Selected 2 document sections:
Ancestral Empowerment
Emerging Power (Blue)


"Ancestral Empowerment is a 'Ninja – Attack Reaction' card from the 'Welcome to Rathe' set. It costs 0, pitches for 1, defends for 3, has None power, and has the abilities; Target Ninja attack action card gains +1{p}. Draw a card."

When provided with the relevant context we see that the 'hallucination' problem is greatly mitigated, however, we do see that the model is copying the information within the context verbatim, which is a major limitation of this approach.

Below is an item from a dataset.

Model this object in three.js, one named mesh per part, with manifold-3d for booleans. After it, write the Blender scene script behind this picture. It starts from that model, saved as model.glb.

### Card not in vector database

In [75]:
answer_query(query='In the card game Flesh and Blood, what does the card '
                   'Underworld Dreams do? '
                   'Make sure to include information when appropriate for the '
                   'class, card type, cost, pitch, defence, power, and any abilities.',
             dataframe=df,
             document_embeddings=document_embedding,
             use_embedding=False)

'Underworld Dreams is a generic card in Flesh and Blood that belongs to the class of Shadow. It is an action card that costs 2 resources to play and requires a pitch of 1 Shadow. The card has no defence value and no power value.\n\nThe ability of Underworld Dreams is as follows: "At the beginning of your end phase, if Underworld Dreams is in your graveyard, you may banish it. If you do, each hero discards a card."\n\nThis ability allows the player to use the card multiple times if it is repeatedly put into the graveyard and then banished. The effect of forcing each hero to discard a card can be a powerful disruption tool, especially if used at the right time to disrupt the opponent\'s strategy.\n\nOverall, Underworld Dreams is a useful card for Shadow decks that want to disrupt their opponent\'s hand and gain an advantage in the game.'

In [76]:
answer_query(query='In the card game Flesh and Blood, what does the card '
                   'Underworld Dreams do? '
                   'Make sure to include information when appropriate for the '
                   'class, card type, cost, pitch, defence, power, and any abilities.',
             dataframe=df,
             document_embeddings=document_embedding,
             use_embedding=True)

Selected 2 document sections:
Sink Below (Red)
Sink Below (Blue)


"I don't know."

We can see the vector similarity at work as logically we can imagine 'Underworld Dreams' as relatively close to 'Sink Below'.

### Natural Language

In [78]:
answer_query(query='In the card game Flesh and Blood, what does the card '
                   'Ancestral Empowerment do? '
                   'Make sure to include information when appropriate for the '
                   'class, card type, cost, pitch, defence, power, and any abilities.'
                   'Do not copy the context verbatim but present the information with natural language.',
             dataframe=df,
             document_embeddings=document_embedding,
             use_embedding=True)

Selected 2 document sections:
Ancestral Empowerment
Emerging Power (Blue)


"Ancestral Empowerment is a card in the Flesh and Blood card game that belongs to the Ninja class and is an Attack Reaction card from the 'Welcome to Rathe' set. It costs 0 to play and can be pitched for 1. It has a defence value of 3 and no power. The card has the ability to give a target Ninja attack action card +1{p} and allows the player to draw a card."

Prompt engineering can be used to prevent model from copying verbatim and report what a card's functionality in a more natural manner. Note that some minor issues are still present with loss of symbolic effects such as {p} representing the power icon.